La CCI annonçait notamment la fermeture d'antennes décentralisées dans le Genevois, le Chablais et dans la vallée de l'Arve. Un an plus tard, Guy Métral appelle les différents organismes de soutien aux entreprises à travailler ensemble. « Peu importe le leadership, peu importe qui est sur la photo dans le journal, affirme-t-il, avant de reconnaître « l'esprit de compétition » existant entre les différents organismes de soutien aux entreprises. Mais ce temps est révolu assure-t-il : « La complémentarité est devenue indispensable entre les acteurs, en raison de la raréfaction des fonds publics. »

Et si la complémentarité se traduisait aussi entre le phare économique qu'est le tourisme et les autres secteurs économiques ? En charge depuis 2006 de la promotion du tourisme des deux départements par l'Assemblée des Pays de Savoie − l'établissement public qui réunit les deux conseils départementaux −, Savoie Mont Blanc Tourisme a acquis une puissance certaine en matière de marketing.

« Nous touchons chaque semaine plus d'un million de personnes, et même presque deux millions à travers les réseaux sociaux », indique Côme Vermersch, directeur général de SMBT.

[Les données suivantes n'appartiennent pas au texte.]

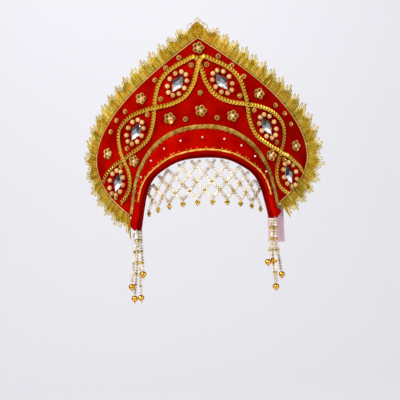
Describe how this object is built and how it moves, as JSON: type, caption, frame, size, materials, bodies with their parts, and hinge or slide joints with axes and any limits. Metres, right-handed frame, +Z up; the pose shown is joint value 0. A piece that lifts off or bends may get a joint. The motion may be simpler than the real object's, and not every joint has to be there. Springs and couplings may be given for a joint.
{
  "type": "kokoshnik headdress",
  "caption": "Pointed red kokoshnik headdress with gold lace edge, crossing gold braids, lozenge stones in pearl rings, bead net over the brow and bead strings at the temples",
  "frame": {"origin": "middle of the head opening, between the two tips of the brow band", "axes": "+Z up, -Y to the front of the headdress, +X to the wearer's left"},
  "size_m": [0.303, 0.1033, 0.3436],
  "materials": {
    "red_cloth": "fine matte pile cloth",
    "dark_cloth": "fine matte pile cloth",
    "gold_lace": "metallic thread lace",
    "gold_braid": "metallic thread braid",
    "dull_braid": "aged metallic thread braid",
    "crystal": "faceted, mirror-backed",
    "cream_pearl": "pearl lustre",
    "gold_bead": "polished gold plating",
    "white_bead": "pearl lustre",
    "pink_satin": "satin weave"
  },
  "bodies": {
    "root": {"crest_panel": "red_cloth", "front_band": "red_cloth", "band_facing": "dark_cloth", "lace_border": "gold_lace", "wave_braid_under": "gold_braid", "wave_braid_over": "gold_braid", "arch_braid": "dull_braid", "ridge_braid": "gold_braid", "bead_net": "white_bead", "ribbon_tab": "pink_satin", "stone_upper_left": "crystal", "pearls_upper_left": "cream_pearl", "stone_upper_right": "crystal", "pearls_upper_right": "cream_pearl", "stone_middle_left": "crystal", "pearls_middle_left": "cream_pearl", "stone_middle_right": "crystal", "pearls_middle_right": "cream_pearl", "stone_lower_left": "crystal", "pearls_lower_left": "cream_pearl", "stone_lower_right": "crystal", "pearls_lower_right": "cream_pearl", "flower_top": "gold_bead", "flower_centre": "gold_bead", "flower_edge_left": "gold_bead", "flower_edge_right": "gold_bead", "flower_arch_left": "gold_bead", "flower_arch_right": "gold_bead", "flower_side_left": "gold_bead", "flower_side_right": "gold_bead", "flower_temple_left": "gold_bead", "flower_temple_right": "gold_bead", "string_left_1": "white_bead", "string_left_2": "white_bead", "string_left_3": "white_bead", "string_left_4": "white_bead", "string_left_5": "white_bead", "string_right_1": "white_bead", "string_right_2": "white_bead", "string_right_3": "white_bead", "string_right_4": "white_bead", "string_right_5": "white_bead"}
  },
  "joints": []
}
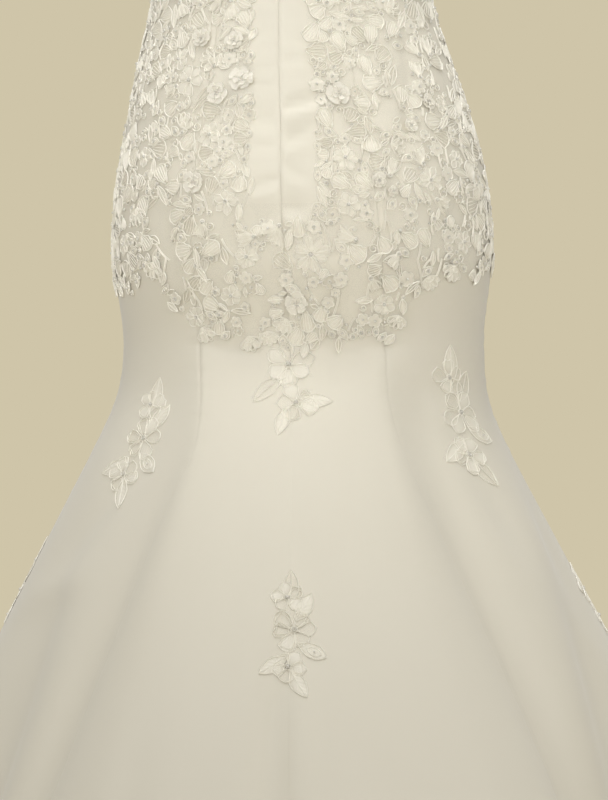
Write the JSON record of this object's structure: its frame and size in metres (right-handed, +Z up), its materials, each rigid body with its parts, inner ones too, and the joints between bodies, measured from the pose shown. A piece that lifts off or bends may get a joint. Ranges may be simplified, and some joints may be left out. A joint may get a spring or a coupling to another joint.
{
  "type": "wedding gown",
  "caption": "Trumpet wedding gown in satin with floral lace, a sweetheart top, a gored flared skirt and a closed back zip, hollow as worn.",
  "frame": {"origin": "centre of the waist, where the wearer's body holds the gown up", "axes": "+Z up, -Y out of the gown's back, +X towards the wearer's right"},
  "size_m": [1.0437, 0.9611, 1.3629],
  "materials": {
    "satin": "soft ivory satin",
    "lace": "corded and beaded lace on net",
    "beads": "pearl beads and clear sequins",
    "zip_tape": "woven tape",
    "zip_metal": "ivory enamel"
  },
  "bodies": {
    "gown": {"centre_back_right": "satin", "centre_back_left": "satin", "side_back_right": "satin", "side_back_left": "satin", "side_front_right": "satin", "side_front_left": "satin", "centre_front": "satin", "lace_back": "lace", "lace_front": "lace", "motif_back_centre": "lace", "motif_back_right": "lace", "motif_back_left": "lace", "motif_side_right": "lace", "motif_side_left": "lace", "motif_front_right": "lace", "motif_front_left": "lace", "motif_front_centre": "lace", "zip_tape": "zip_tape", "zip_slider": "zip_metal"},
    "pull_tab": {"zip_pull": "zip_metal"}
  },
  "joints": [
    {"name": "pull_swing", "type": "hinge", "parent": "gown", "child": "pull_tab", "pos_m": [0, -0.09671, 0.146], "axis": [-1, 0, 0], "range_deg": [0, 150]}
  ]
}
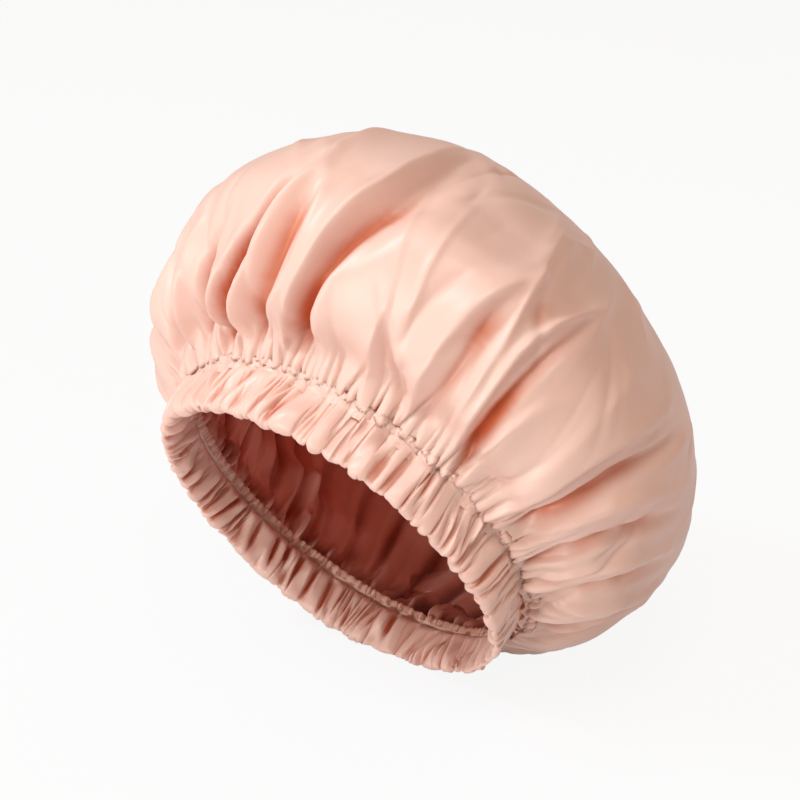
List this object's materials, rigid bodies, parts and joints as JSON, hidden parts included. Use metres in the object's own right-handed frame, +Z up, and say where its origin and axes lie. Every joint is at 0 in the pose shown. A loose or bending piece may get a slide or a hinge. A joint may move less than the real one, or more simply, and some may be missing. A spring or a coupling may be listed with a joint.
{
  "type": "shower cap",
  "caption": "Gathered satin bouffant shower cap lying on its side: a puffed crown with a waterproof lining, held in a pleated casing with an elastic band inside.",
  "frame": {"origin": "middle of the bounding box at the surface the cap lies on", "axes": "+Z up from the surface, -Y the side that the mouth faces, tipped down by the lying tilt, +X to the right seen from the mouth, along the crown's width"},
  "size_m": [0.2316, 0.1892, 0.2198],
  "materials": {
    "crown_shell": "peach satin, soft sheen",
    "waterproof_lining": "thin coated film cloth, smooth",
    "elastic_casing": "peach satin, soft sheen, pleated",
    "elastic_band": "woven elastic, matte",
    "elastic_join_tack": "spun thread, matte",
    "casing_seam_needle_thread": "spun thread, matte",
    "casing_seam_bobbin_thread": "spun thread, matte",
    "hem_edge_overlock": "textured thread, matte"
  },
  "bodies": {
    "root": {"crown_shell": "crown_shell", "waterproof_lining": "waterproof_lining", "elastic_casing": "elastic_casing", "elastic_band": "elastic_band", "elastic_join_tack": "elastic_join_tack", "casing_seam_needle_thread": "casing_seam_needle_thread", "casing_seam_bobbin_thread": "casing_seam_bobbin_thread", "hem_edge_overlock": "hem_edge_overlock"}
  },
  "joints": []
}
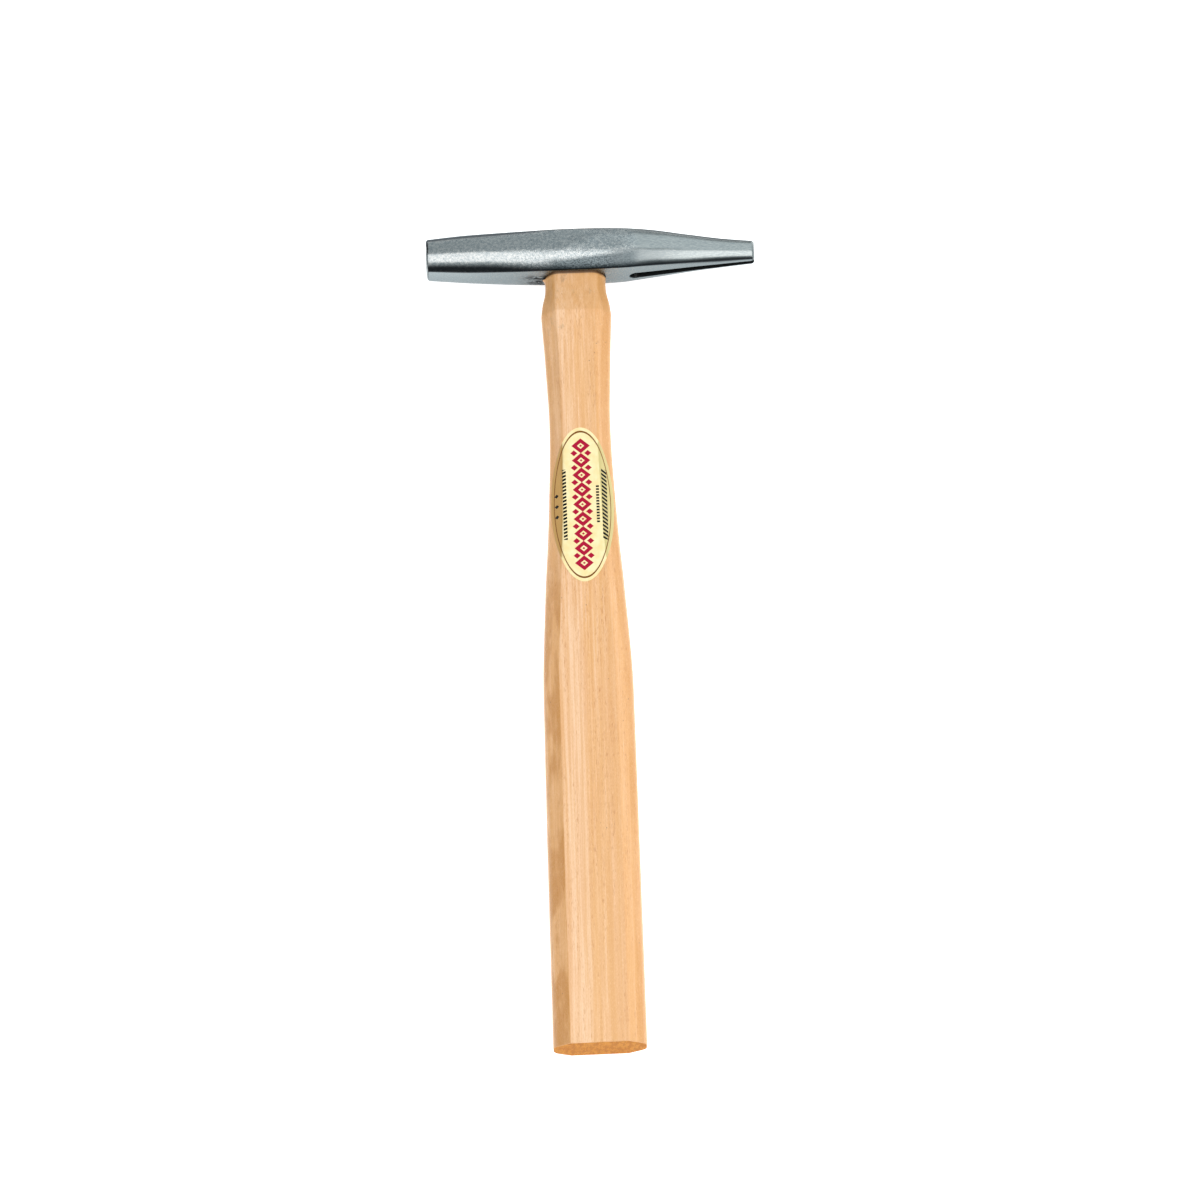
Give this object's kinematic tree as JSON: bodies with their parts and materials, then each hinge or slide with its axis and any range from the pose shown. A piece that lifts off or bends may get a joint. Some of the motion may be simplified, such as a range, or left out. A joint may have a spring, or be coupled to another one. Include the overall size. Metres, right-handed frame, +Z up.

Or, SMBT veut franchir une nouvelle étape à l'occasion de son dixième anniversaire. « Nous devons élargir nos champs d'action avec une politique globale d'attractivité plus efficace. » Parmi les rapprochements possibles, il cite la convergence entre le tourisme et l'agriculture. « Nous disposons, avec le monde agricole, de nombreux programmes de promotion communs. » Pour le directeur général de SMBT, les Pays de Savoie doivent se doter des mêmes outils que les grandes agglomérations. « Les métropoles sont à la pointe dans ce domaine parce que leurs acteurs sont davantage concentrés », explique-t-il.

Parmi ces outils figure le réseau d'ambassadeurs ONLYLYON, marque créée pour améliorer la notoriété internationale de la métropole lyonnaise. L'idée pourrait faire des émules en terres savoyardes, où le sentiment d'appartenance est prégnant. Les velléités existent. Les potentialités sont nombreuses. Restent à les fédérer pour ne pas brouiller durablement l'image des Pays de Savoie.